### What needs to be done
Only the lines from the start of the data through the one containing "centre] + [0])" belong in your answer; return them exactly.

### Recorded information
# # # # #
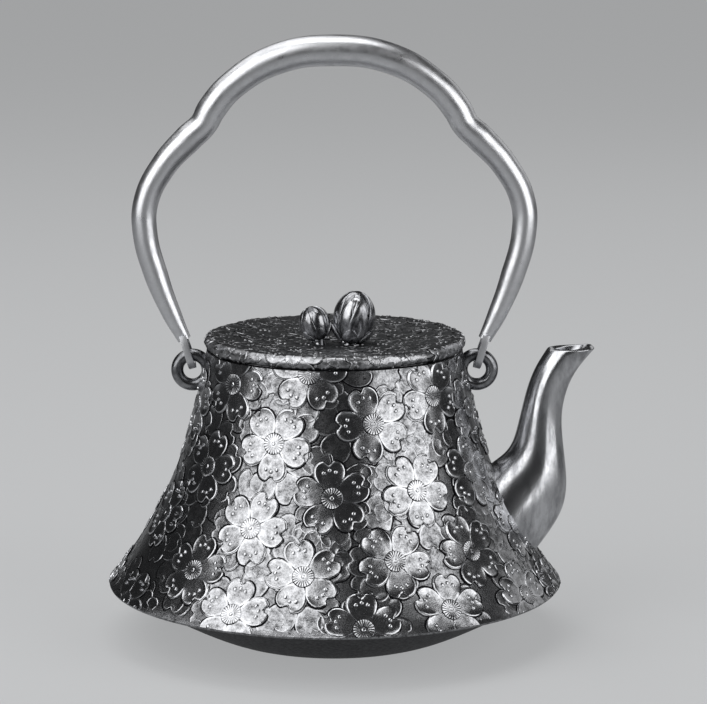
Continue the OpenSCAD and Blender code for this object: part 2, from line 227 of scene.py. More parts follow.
# the flat ground, rubbed in passing: grey metal that shows through patches of black
ground_iron = relief_finish("blackened_ground_iron", "#18181a", "#c2c3c6", 0.45, 0.4, 0.22, 1.3)
print("relief finishes:", relief_iron.name, behind_iron.name, ground_iron.name)

# %% [markdown]
# ## One cherry blossom
# Each blossom in the casting is about 27 mm across: five notched petals round a disc of stamens.
# A petal is a low plateau with a rounded rim, and three drops stand near its tip.
# Round each petal a low flange stays black: oxide in the groove at the petal's foot, and painted shade where
# the petal rises from the ground.
# The petal is a filled circle whose points are set on the outline, then extruded ring by ring.
# It could be sculpted, but rings give clean rims, and each ring can carry its own number for wear and painted
# shade.
# It is made once, flat, and turned five times. Wrapping it round the body comes later.

# %% Helpers for working in edit mode
def deselect():
    bpy.ops.object.select_all(action="DESELECT")


def pick_only(obj):
    deselect()
    obj.select_set(True)
    bpy.context.view_layer.objects.active = obj


def grow_ring(scale, up, centre):
    """Extrudes the selected face, moves it up and scales it about a centre, all in millimetres."""
    bpy.ops.mesh.extrude_region_move(TRANSFORM_OT_translate={"value": (0, 0, up * MM)})
    bpy.ops.transform.resize(value=(scale, scale, 1), center_override=[c * MM for c in centre] + [0])


def join_all(parts, name):
    deselect()
    for part in parts:
        part.select_set(True)
    bpy.context.view_layer.objects.active = parts[0]
    bpy.ops.object.join()
    bpy.context.object.name = bpy.context.object.data.name = name
    return bpy.context.object


def set_wear_and_painted_light(obj, levels):
    """Gives every vertex the number of its ring, for wear and painted shade; levels holds one number for each
    ring, in order.
    """
    wear_and_painted_light = obj.data.attributes.new("wear_and_painted_light", "FLOAT", "POINT")
    per_ring = len(obj.data.vertices) // len(levels)
    for i in range(len(obj.data.vertices)):
        wear_and_painted_light.data[i].value = levels[min(i // per_ring, len(levels) - 1)]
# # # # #
### Completed task
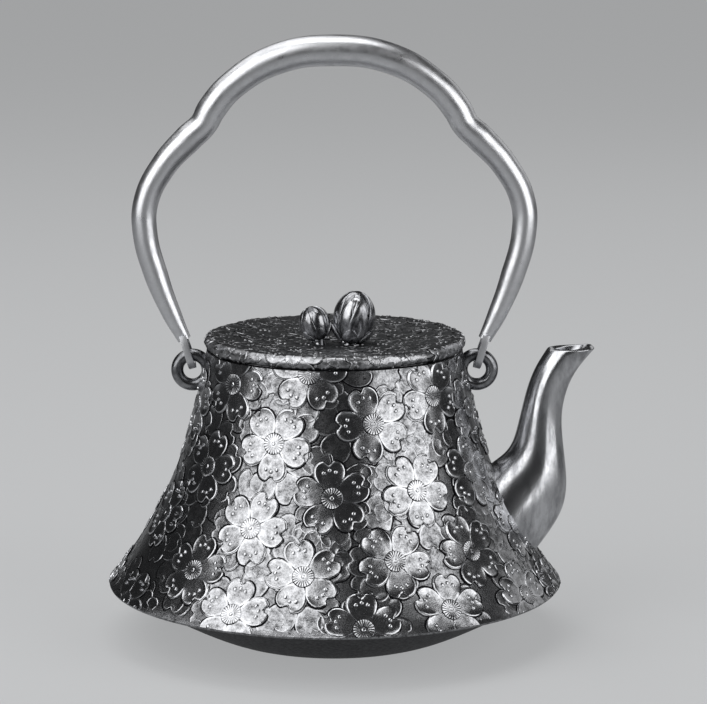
Continue the OpenSCAD and Blender code for this object: part 2, from line 227 of scene.py. More parts follow.
# the flat ground, rubbed in passing: grey metal that shows through patches of black
ground_iron = relief_finish("blackened_ground_iron", "#18181a", "#c2c3c6", 0.45, 0.4, 0.22, 1.3)
print("relief finishes:", relief_iron.name, behind_iron.name, ground_iron.name)

# %% [markdown]
# ## One cherry blossom
# Each blossom in the casting is about 27 mm across: five notched petals round a disc of stamens.
# A petal is a low plateau with a rounded rim, and three drops stand near its tip.
# Round each petal a low flange stays black: oxide in the groove at the petal's foot, and painted shade where
# the petal rises from the ground.
# The petal is a filled circle whose points are set on the outline, then extruded ring by ring.
# It could be sculpted, but rings give clean rims, and each ring can carry its own number for wear and painted
# shade.
# It is made once, flat, and turned five times. Wrapping it round the body comes later.

# %% Helpers for working in edit mode
def deselect():
    bpy.ops.object.select_all(action="DESELECT")


def pick_only(obj):
    deselect()
    obj.select_set(True)
    bpy.context.view_layer.objects.active = obj


def grow_ring(scale, up, centre):
    """Extrudes the selected face, moves it up and scales it about a centre, all in millimetres."""
    bpy.ops.mesh.extrude_region_move(TRANSFORM_OT_translate={"value": (0, 0, up * MM)})
    bpy.ops.transform.resize(value=(scale, scale, 1), center_override=[c * MM for c in centre] + [0])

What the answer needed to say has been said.